◆ Direction
The listing below should be copied in full, word for word.

◆ Given information

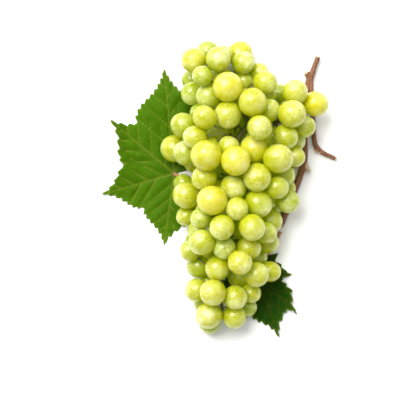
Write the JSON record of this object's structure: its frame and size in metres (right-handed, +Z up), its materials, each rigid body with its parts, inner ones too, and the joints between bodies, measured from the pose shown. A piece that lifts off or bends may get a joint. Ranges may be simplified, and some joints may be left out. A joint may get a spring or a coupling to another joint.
{
  "type": "bunch of grapes",
  "caption": "A lying bunch of white grapes on its branched stalk, with a piece of woody cane and two lobed vine leaves.",
  "frame": {"origin": "middle of the foot of the whole object's box, on the table", "axes": "+Y from the bunch's tail to its upper end, +Z up from the table, +X towards the side of the bunch where the cane lies"},
  "size_m": [0.1614, 0.2002, 0.0579],
  "materials": {
    "berry": "satin",
    "stalk": "matte",
    "cane": "matte",
    "leaf": "satin"
  },
  "bodies": {
    "root": {"berries_01": "berry", "berries_02": "berry", "berries_03": "berry", "berries_04": "berry", "berries_05": "berry", "berries_06": "berry", "berries_07": "berry", "berries_08": "berry", "berries_09": "berry", "berries_10": "berry", "berries_11": "berry", "berries_12": "berry", "berries_13": "berry", "berries_14": "berry", "berries_15": "berry", "berries_16": "berry", "berries_17": "berry", "berries_18": "berry", "berries_19": "berry", "berries_20": "berry", "berries_21": "berry", "berries_22": "berry", "berries_23": "berry", "berries_24": "berry", "berries_25": "berry", "berries_26": "berry", "berries_27": "berry", "berries_28": "berry", "berries_29": "berry", "berries_30": "berry", "berries_31": "berry", "berries_32": "berry", "berries_33": "berry", "berries_34": "berry", "berries_35": "berry", "berries_36": "berry", "berries_37": "berry", "berries_38": "berry", "berries_39": "berry", "berries_40": "berry", "berries_41": "berry", "berries_42": "berry", "berries_43": "berry", "berries_44": "berry", "berries_45": "berry", "berries_46": "berry", "berries_47": "berry", "berries_48": "berry", "berries_49": "berry", "berries_50": "berry", "berries_51": "berry", "berries_52": "berry", "berries_53": "berry", "berries_54": "berry", "berries_55": "berry", "berries_56": "berry", "stalk": "stalk", "cane": "cane", "leaf_left": "leaf", "leaf_lower": "leaf"}
  },
  "joints": []
}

◆ Solution to this task
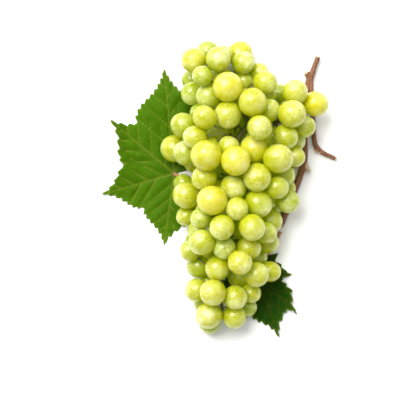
Write the JSON record of this object's structure: its frame and size in metres (right-handed, +Z up), its materials, each rigid body with its parts, inner ones too, and the joints between bodies, measured from the pose shown. A piece that lifts off or bends may get a joint. Ranges may be simplified, and some joints may be left out. A joint may get a spring or a coupling to another joint.
{
  "type": "bunch of grapes",
  "caption": "A lying bunch of white grapes on its branched stalk, with a piece of woody cane and two lobed vine leaves.",
  "frame": {"origin": "middle of the foot of the whole object's box, on the table", "axes": "+Y from the bunch's tail to its upper end, +Z up from the table, +X towards the side of the bunch where the cane lies"},
  "size_m": [0.1614, 0.2002, 0.0579],
  "materials": {
    "berry": "satin",
    "stalk": "matte",
    "cane": "matte",
    "leaf": "satin"
  },
  "bodies": {
    "root": {"berries_01": "berry", "berries_02": "berry", "berries_03": "berry", "berries_04": "berry", "berries_05": "berry", "berries_06": "berry", "berries_07": "berry", "berries_08": "berry", "berries_09": "berry", "berries_10": "berry", "berries_11": "berry", "berries_12": "berry", "berries_13": "berry", "berries_14": "berry", "berries_15": "berry", "berries_16": "berry", "berries_17": "berry", "berries_18": "berry", "berries_19": "berry", "berries_20": "berry", "berries_21": "berry", "berries_22": "berry", "berries_23": "berry", "berries_24": "berry", "berries_25": "berry", "berries_26": "berry", "berries_27": "berry", "berries_28": "berry", "berries_29": "berry", "berries_30": "berry", "berries_31": "berry", "berries_32": "berry", "berries_33": "berry", "berries_34": "berry", "berries_35": "berry", "berries_36": "berry", "berries_37": "berry", "berries_38": "berry", "berries_39": "berry", "berries_40": "berry", "berries_41": "berry", "berries_42": "berry", "berries_43": "berry", "berries_44": "berry", "berries_45": "berry", "berries_46": "berry", "berries_47": "berry", "berries_48": "berry", "berries_49": "berry", "berries_50": "berry", "berries_51": "berry", "berries_52": "berry", "berries_53": "berry", "berries_54": "berry", "berries_55": "berry", "berries_56": "berry", "stalk": "stalk", "cane": "cane", "leaf_left": "leaf", "leaf_lower": "leaf"}
  },
  "joints": []
}